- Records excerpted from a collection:
>> Start

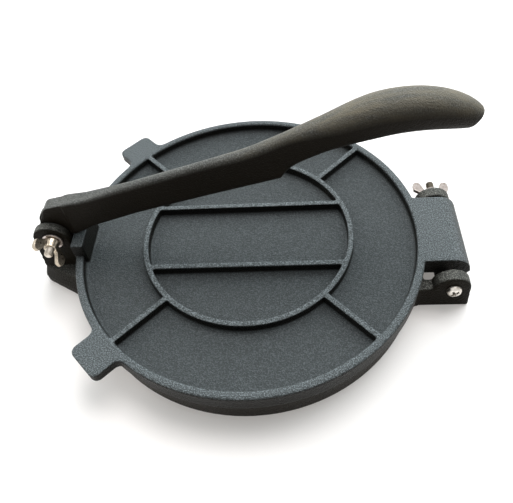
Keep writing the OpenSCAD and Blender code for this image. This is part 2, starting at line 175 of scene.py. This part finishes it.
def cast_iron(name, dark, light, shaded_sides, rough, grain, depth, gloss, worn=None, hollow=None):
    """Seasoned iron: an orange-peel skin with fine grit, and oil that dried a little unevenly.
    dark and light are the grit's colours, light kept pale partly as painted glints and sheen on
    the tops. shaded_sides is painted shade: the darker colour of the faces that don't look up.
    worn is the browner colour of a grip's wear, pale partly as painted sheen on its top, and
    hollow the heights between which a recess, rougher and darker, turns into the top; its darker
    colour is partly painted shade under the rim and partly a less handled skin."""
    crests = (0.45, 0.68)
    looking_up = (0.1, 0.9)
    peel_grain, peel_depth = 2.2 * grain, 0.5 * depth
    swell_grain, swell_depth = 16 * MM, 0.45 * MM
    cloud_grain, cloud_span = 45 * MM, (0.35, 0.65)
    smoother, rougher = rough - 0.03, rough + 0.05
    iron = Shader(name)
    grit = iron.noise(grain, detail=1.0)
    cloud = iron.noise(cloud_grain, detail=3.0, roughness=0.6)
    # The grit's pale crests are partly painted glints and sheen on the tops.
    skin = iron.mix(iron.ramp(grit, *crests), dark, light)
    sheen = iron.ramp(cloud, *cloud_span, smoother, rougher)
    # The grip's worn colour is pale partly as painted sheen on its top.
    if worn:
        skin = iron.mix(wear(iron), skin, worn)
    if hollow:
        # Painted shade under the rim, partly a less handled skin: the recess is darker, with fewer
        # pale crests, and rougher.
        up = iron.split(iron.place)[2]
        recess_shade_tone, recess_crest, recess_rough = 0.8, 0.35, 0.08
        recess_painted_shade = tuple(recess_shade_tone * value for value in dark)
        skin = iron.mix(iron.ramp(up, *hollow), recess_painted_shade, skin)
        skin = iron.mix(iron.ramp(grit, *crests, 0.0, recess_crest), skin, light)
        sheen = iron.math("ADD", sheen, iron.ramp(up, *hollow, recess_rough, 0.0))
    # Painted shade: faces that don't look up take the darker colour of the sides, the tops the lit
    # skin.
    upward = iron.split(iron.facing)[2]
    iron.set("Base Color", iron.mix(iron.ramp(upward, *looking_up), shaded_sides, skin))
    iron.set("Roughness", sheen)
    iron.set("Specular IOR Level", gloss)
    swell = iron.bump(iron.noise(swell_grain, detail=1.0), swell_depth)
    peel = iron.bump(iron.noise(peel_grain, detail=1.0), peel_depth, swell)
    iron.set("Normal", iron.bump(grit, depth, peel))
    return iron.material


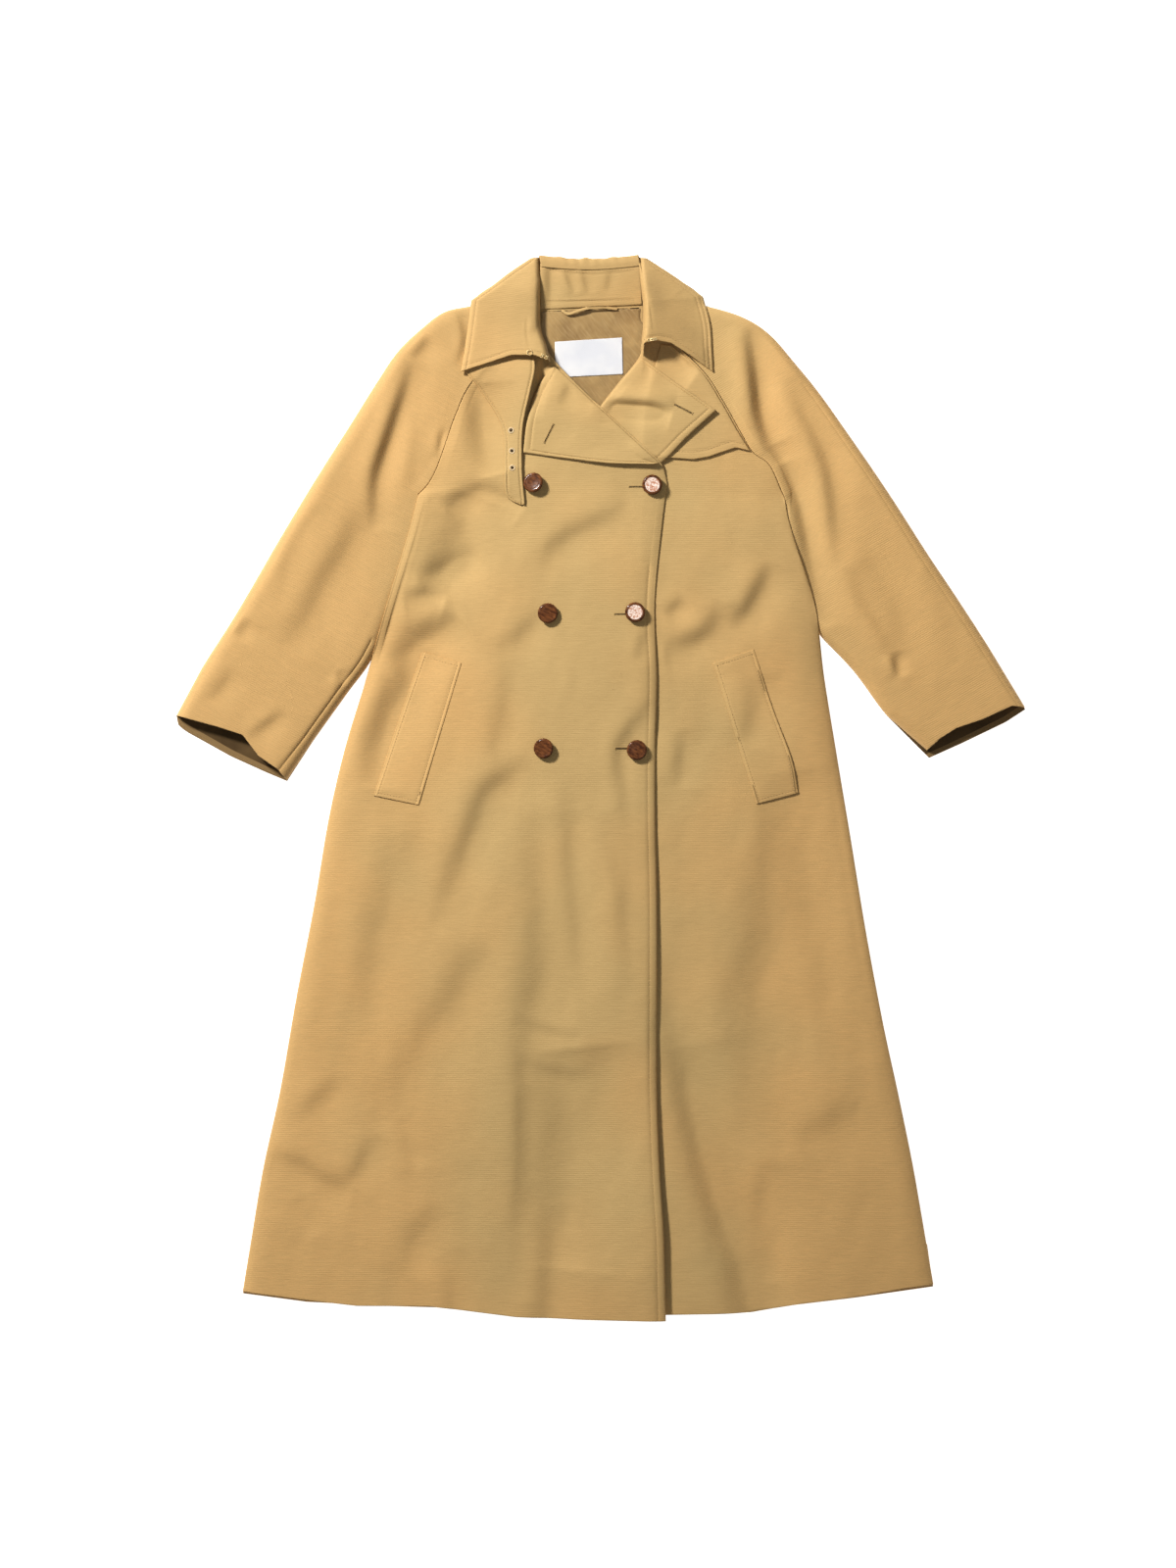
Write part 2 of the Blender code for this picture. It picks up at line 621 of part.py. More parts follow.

>> End

- Exercise requirements: Write out the records above again, keeping each one identical to the original.

- Answer to the exercise:
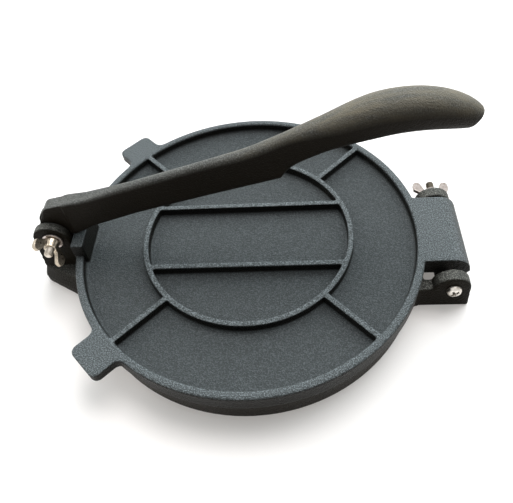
Keep writing the OpenSCAD and Blender code for this image. This is part 2, starting at line 175 of scene.py. This part finishes it.
def cast_iron(name, dark, light, shaded_sides, rough, grain, depth, gloss, worn=None, hollow=None):
    """Seasoned iron: an orange-peel skin with fine grit, and oil that dried a little unevenly.
    dark and light are the grit's colours, light kept pale partly as painted glints and sheen on
    the tops. shaded_sides is painted shade: the darker colour of the faces that don't look up.
    worn is the browner colour of a grip's wear, pale partly as painted sheen on its top, and
    hollow the heights between which a recess, rougher and darker, turns into the top; its darker
    colour is partly painted shade under the rim and partly a less handled skin."""
    crests = (0.45, 0.68)
    looking_up = (0.1, 0.9)
    peel_grain, peel_depth = 2.2 * grain, 0.5 * depth
    swell_grain, swell_depth = 16 * MM, 0.45 * MM
    cloud_grain, cloud_span = 45 * MM, (0.35, 0.65)
    smoother, rougher = rough - 0.03, rough + 0.05
    iron = Shader(name)
    grit = iron.noise(grain, detail=1.0)
    cloud = iron.noise(cloud_grain, detail=3.0, roughness=0.6)
    # The grit's pale crests are partly painted glints and sheen on the tops.
    skin = iron.mix(iron.ramp(grit, *crests), dark, light)
    sheen = iron.ramp(cloud, *cloud_span, smoother, rougher)
    # The grip's worn colour is pale partly as painted sheen on its top.
    if worn:
        skin = iron.mix(wear(iron), skin, worn)
    if hollow:
        # Painted shade under the rim, partly a less handled skin: the recess is darker, with fewer
        # pale crests, and rougher.
        up = iron.split(iron.place)[2]
        recess_shade_tone, recess_crest, recess_rough = 0.8, 0.35, 0.08
        recess_painted_shade = tuple(recess_shade_tone * value for value in dark)
        skin = iron.mix(iron.ramp(up, *hollow), recess_painted_shade, skin)
        skin = iron.mix(iron.ramp(grit, *crests, 0.0, recess_crest), skin, light)
        sheen = iron.math("ADD", sheen, iron.ramp(up, *hollow, recess_rough, 0.0))
    # Painted shade: faces that don't look up take the darker colour of the sides, the tops the lit
    # skin.
    upward = iron.split(iron.facing)[2]
    iron.set("Base Color", iron.mix(iron.ramp(upward, *looking_up), shaded_sides, skin))
    iron.set("Roughness", sheen)
    iron.set("Specular IOR Level", gloss)
    swell = iron.bump(iron.noise(swell_grain, detail=1.0), swell_depth)
    peel = iron.bump(iron.noise(peel_grain, detail=1.0), peel_depth, swell)
    iron.set("Normal", iron.bump(grit, depth, peel))
    return iron.material


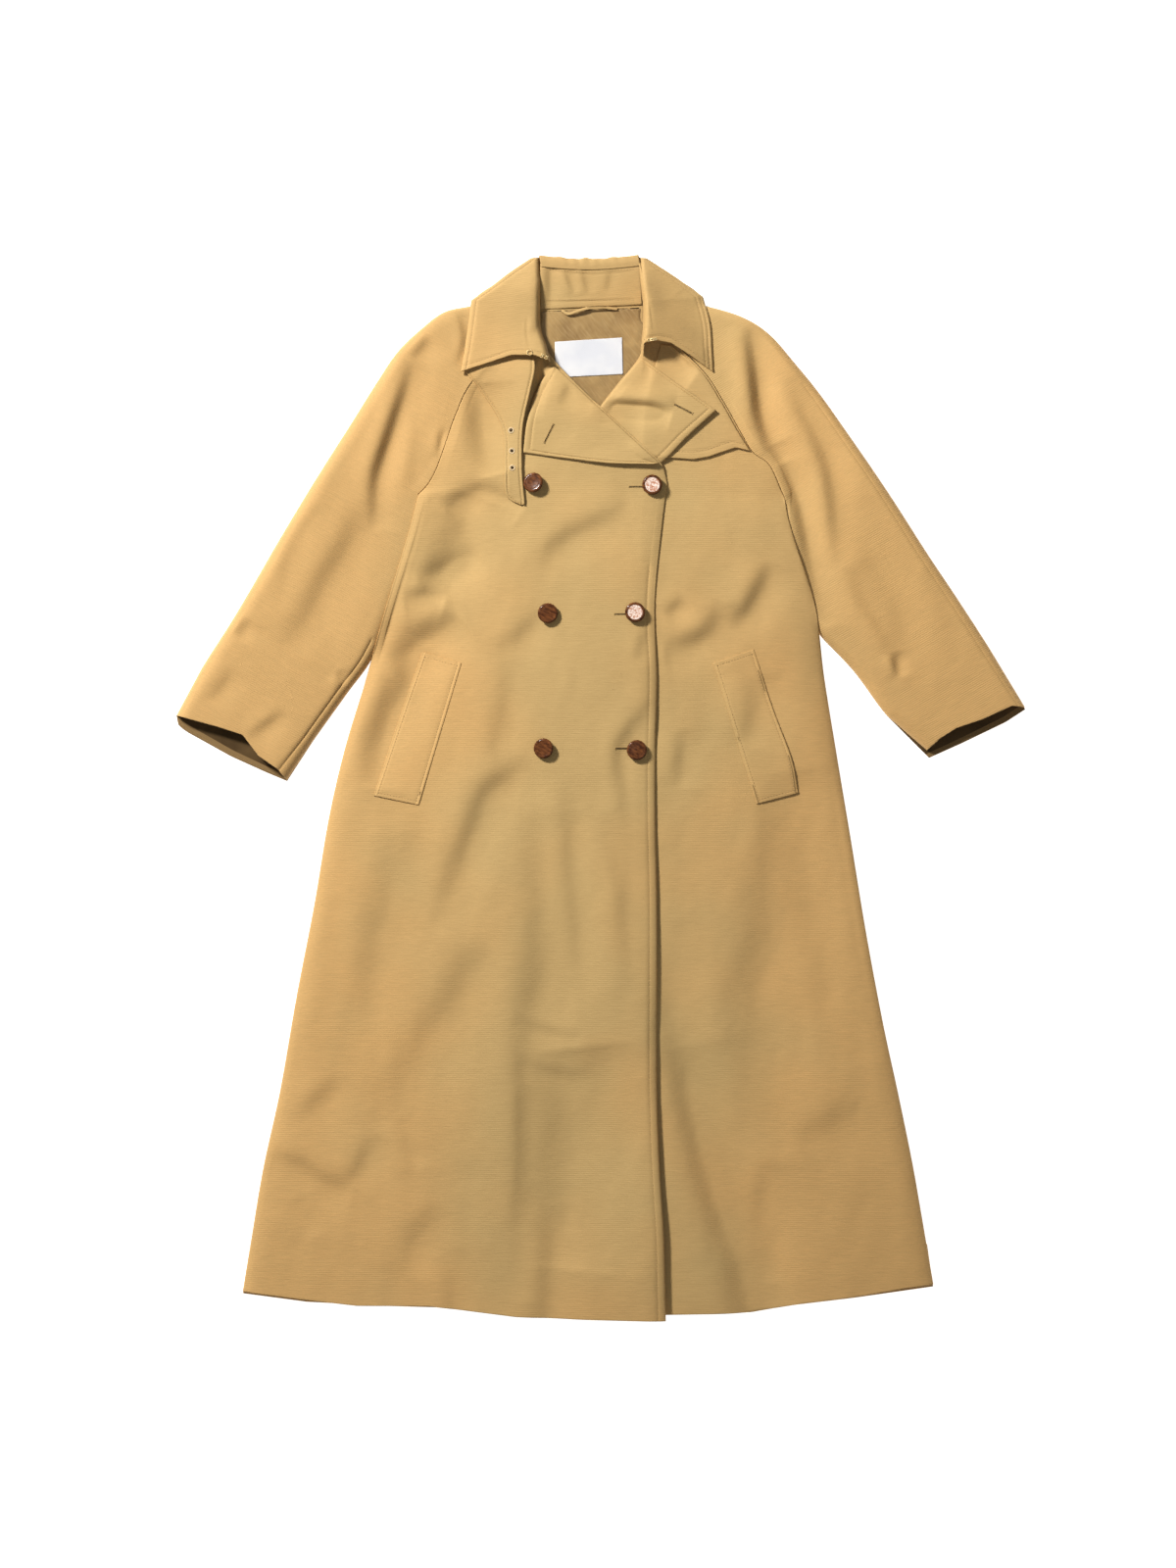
Write part 2 of the Blender code for this picture. It picks up at line 621 of part.py. More parts follow.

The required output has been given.